I think that’s the problem. Some have this idea of huge shopping malls and lanes with dozens of chain stores thriving and being nice to us, but it’s not that easy. Yes, we have to support stores but stores also have to accept that if they’re not in the right place for business – then neglecting an online space is tantamount to professional suicide. I can’t get out every day. Some people can’t, they have to work or look after kids or whatever. We’re in a world now where shops might have to accept that a lot of what we do is online, and when we go to shops like I described, you want professionals who know their product, not a workforce that thrives on minimal training and just looking busy. That is the importance of a street presence. We don’t want to go in and buy cheaply – we can do that, online, with free delivery and usually free next-day delivery to boot. I go in to the homewares shop, for example. “Hi, I… uhh… I need a heavy pot for cooking stews on an electric hob.” “Certainly sir, just out back here and I can show you a selection of cast-iron pots and pans!” I know vaguely what I want, but it’s a professional who can extrapolate from there and give you exactly what you need. Same with a hairdresser – sure, you can shave your head at home. But it’s nice to have a professional look after it, trim it and have a bit of small-talk in the process. It’s nice. I go into a fruit and veg shop, “What’s this?” They tell me what it is, how it is prepared and cooked and what it can be good with.
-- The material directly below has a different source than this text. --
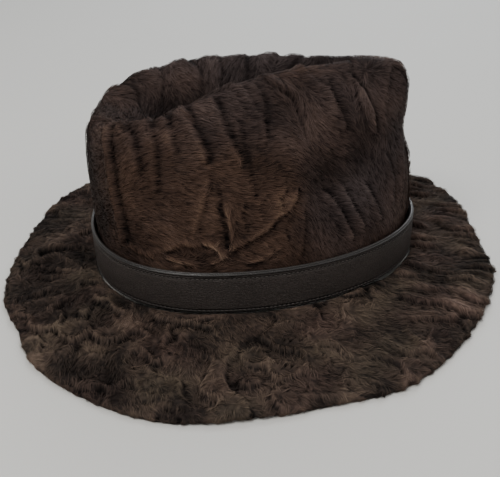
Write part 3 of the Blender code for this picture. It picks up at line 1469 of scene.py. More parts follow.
class CrownPelt(Pelt):
    """The crown's pelt: mostly smooth, with rolls that run up and down."""

    WAVE = Ripples(5, 0.026, 0.044, (1.0, 1.0, 0.30))
    BREAKS = Ripples(9, 0.035, 0.080)
    # The rolls' tone paints a highlight on crests, and their dark paints shade in grooves.
    ROLLS = Rolls(height=2.0, wide=0.55, steep=0.20, sunk=0.4, tone=0.08, dark=0.22)
    SHARPEST = 170.0
    RIB = 0.0205
    RIB_CREST = 0.50
    RIB_FLAT = 0.35
    RIB_ROUND = (-0.010, -0.020)
    RIB_RADIUS = 0.065
    RIB_WARP = Ripples(43, 0.030, 0.060)
    # Each curl's two tone numbers paint a highlight on its crest and shade in its groove.
    CURLS = (
        Curl(
            ((-79, -41, 103), (-78, -48, 91), (-77, -56, 75), (-74, -61, 61), (-72, -64, 47)),
            4.2, 2.4, 0.12, 0.30,
        ),
        Curl(((-70, -42, 106), (-64, -53, 102), (-61, -61, 88)), 3.6, 2.2, 0.12, 0.34),
        Curl(((-55, -46, 110), (-52, -57, 100), (-51, -67, 79)), 3.2, 2.2, 0.08, 0.32),
        Curl(((-45, -48, 111), (-43, -53, 107), (-40, -60, 98)), 2.8, 1.8, 0.14, 0.30),
        Curl(((-35, -47, 116), (-29, -56, 108), (-23, -63, 95)), 4.0, 2.8, 0.16, 0.36),
        Curl(((-18, -46, 120), (-13, -54, 108), (-4, -63, 92)), 3.6, 2.4, 0.12, 0.32),
        Curl(((-21, -68, 84), (-24, -73, 74), (-29, -77, 58)), 2.8, 1.1, 0.12, 0.20),
        Curl(((-17, -70, 80), (-15, -75, 66), (-12, -79, 46)), 1.8, 1.5, -0.06, 0.44),
        Curl(((-9, -78, 47), (-10, -76, 59), (-13, -73, 69)), 2.6, 2.0, 0.20, 0.42),
        Curl(((-5, -52, 110), (-1, -62, 93), (3, -69, 75)), 2.6, 1.2, 0.04, 0.26),
        Curl(((5, -37, 125), (9, -43, 119), (10, -56, 101)), 2.6, 1.8, 0.10, 0.20),
        Curl(
            (
                (28, -62, 72), (24, -68, 65), (17, -71, 62), (11, -74, 56),
                (4, -77, 52), (-5, -78, 48), (-11, -79, 45),
            ),
            2.0, 2.2, 0.24, 0.48, comb=-0.3,
        ),
        Curl(((16, -78, 43), (9, -80, 39), (0, -81, 37)), 1.8, 1.6, 0.36, 0.36, comb=-0.7),
        Curl(((12, -70, 75), (7, -73, 69), (8, -75, 62)), 1.9, 1.7, 0.26, 0.38),
        Curl(((22, -65, 76), (18, -68, 71), (19, -69, 66)), 1.7, 1.6, 0.26, 0.38),
        Curl(((24, -67, 61), (20, -70, 55), (22, -72, 48)), 1.9, 1.5, 0.20, 0.36),
        Curl(((-1, -73, 71), (-4, -75, 64), (-1, -77, 57)), 1.8, 1.4, 0.22, 0.36),
        Curl(((46, -23, 125), (49, -30, 117), (56, -37, 101)), 2.2, 2.2, 0.16, 0.34),
        Curl(((59, -20, 125), (67, -25, 117), (73, -29, 106), (74, -31, 96)), 2.4, 2.2, 0.12, 0.30),
        Curl(((32, -65, 61), (31, -68, 48), (30, -72, 37)), 2.0, 1.4, 0.08, 0.14),
        Curl(((45, -55, 67), (52, -53, 57), (61, -55, 39)), 3.0, 2.2, 0.24, 0.24),
        Curl(((54, -48, 69), (60, -48, 57), (68, -49, 43)), 3.0, 2.2, 0.22, 0.24),
        Curl(((70, -39, 64), (76, -39, 52), (80, -40, 43)), 2.8, 1.6, 0.10, 0.24),
        Curl(((84, -30, 77), (88, -29, 63), (88, -31, 49)), 2.8, 1.4, 0.06, 0.20),
        Curl(((-29, -79, 48), (-38, -78, 49), (-48, -76, 43)), 2.2, 2.0, 0.16, 0.10),
        Curl(((-46, -78, 41), (-35, -79, 44), (-26, -80, 42)), 2.4, 0.8, 0.0, 0.26),
        Curl(
            ((-15, -80, 41), (-17, -79, 45), (-20, -79, 48), (-24, -79, 49)),
            1.8, 1.6, 0.42, 0.40, comb=-0.2,
        ),
        Curl(((-8, -80, 45), (-12, -80, 42), (-20, -81, 38)), 1.6, 1.5, 0.36, 0.40, comb=-0.3),
        Curl(((-55, -75, 39), (-62, -71, 40), (-69, -67, 43)), 2.4, 1.4, 0.20, 0.12),
        Curl(((-33, -80, 37), (-39, -79, 38), (-46, -77, 40)), 1.8, 1.6, 0.38, 0.38, comb=-0.5),
    )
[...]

That sounds like such a little thing. But for me, it’s everything. I don’t mind I pay £3.99 more in this shop for a heavy cast iron pot than I would on Amazon. Because the gentleman there is nice, polite and shows me a range of products that might suit my needs, asking questions like “Gas cooker or electric hobs?”. You could say, arguably, that it’s an in-built tip for the professionalism that you get from some of these awesome small shops. And I have absolutely no issue with that. They have done their job, often brilliantly, and I am more than happy to spend that extra few quid for them. If I know exactly what I need – like, I know the name of a game I want, I will get it online. Or if I need a freezer mat, I will get it online.
There’s sometimes a case of “Either/Or” when it comes to shopping. And I say no, its not an absolute. I’ve ordered clothes online of the correct size, and they turn up and they’re not a 2XL at all – they’re smaller, or much MUCH bigger. Same with trainers, you order a size 13 boot and it comes and it’s either far too tight or far too loose. I can’t get my hair cut online either. Some things we need the high street for. We really do, and these things WILL survive. They’re surviving right now as bigger chain stores fall around them. They’re surviving and in some cases even thriving because they have a good customer base, and they provide a service as well as the provision of goods. Some things we will always enjoy a high-street presence for. But these smaller shops have adapted to the change – they provide great advice and services that you can’t get online. And that’s important when you only know half a story, like “I need to get a window froster!”. Okay, you want that in spray form, or sheets of sticky-backed plastic? It’s these little details that make shopping in a shop much better.
In recent years, you go into HMV or a Comet or a PC World and say “I need a movie/fridge/laptop”, and it’s all a bit… well, here they are. And they read the card out as if somehow you can’t possibly have done that by yourself. “So how wide is this fridge?” I’d say in Comet. “Huh?” “How wide is it? I can’t make the slot under my counter any larger!” And immediately, you can see them freak out. You’ve just completely stumped them. “A question? OhgoshohgoshohgoshwhatdoIdoheeeeelp!” They may be cheaper. They may have a range of products. But the service? It’s just… it’s not been there. And for many of these chains, for many years, the service simply hasn’t quite been there. I don’t doubt there are some who know what they are doing, but generally speaking from my own experience, quite a lot of people are there for a paycheck. And that’s pretty much as far as it goes for them.
So these big chains were always going to be doomed. Caught between a knowledgeable, professional selection of smaller chains and independent stores and the cheap convenience of the Internet, they were never truly going to survive forever. The future is here. The adaptation and evolution of the high street has already happened, and many of these big high street chains now look like dinosaurs, huge hulking behemoths that just seem to be compromising between the two extremes and never quite getting anywhere. That HMV is now in administration is not a shock – what is a shock is how they managed to hang on for so long, and how they will adapt to this strange new world. Once upon a time, HMV was a place to go for in-depth and passionate musical knowledge. Now it’s a hollow retail chain. Perhaps it’s time to look back in order to go forward? Or is it too late now? Perhaps not, considering 80% of music sold in the UK is still on CD. iTunes may make millions, as may Amazon, but clearly there is still a huge presence for physical discs.
But yes, the world has changed. Mary Portas and her ilk think of this romantic ideal of huge malls and streets lined with shops. It’s just… different now. And failing to adapt is going to hurt a hell of a lot more than the process of adapting.
Those who don’t change will become a footnote on a page, their remains nothing more than a reminder of who they were. I recently got driven past a closed GAME store by a friend.
“Good riddance.” And they were not my words.
Some things might just die because it’s their time too. And you know what? It might be worse trying to keep them alive than letting them crash and burn, because from the ashes sometimes others can rise to take those job places. Keep propping up those who are doomed? Well… no new growth. Just lob losses. And that… that’s probably worse in the long run, no?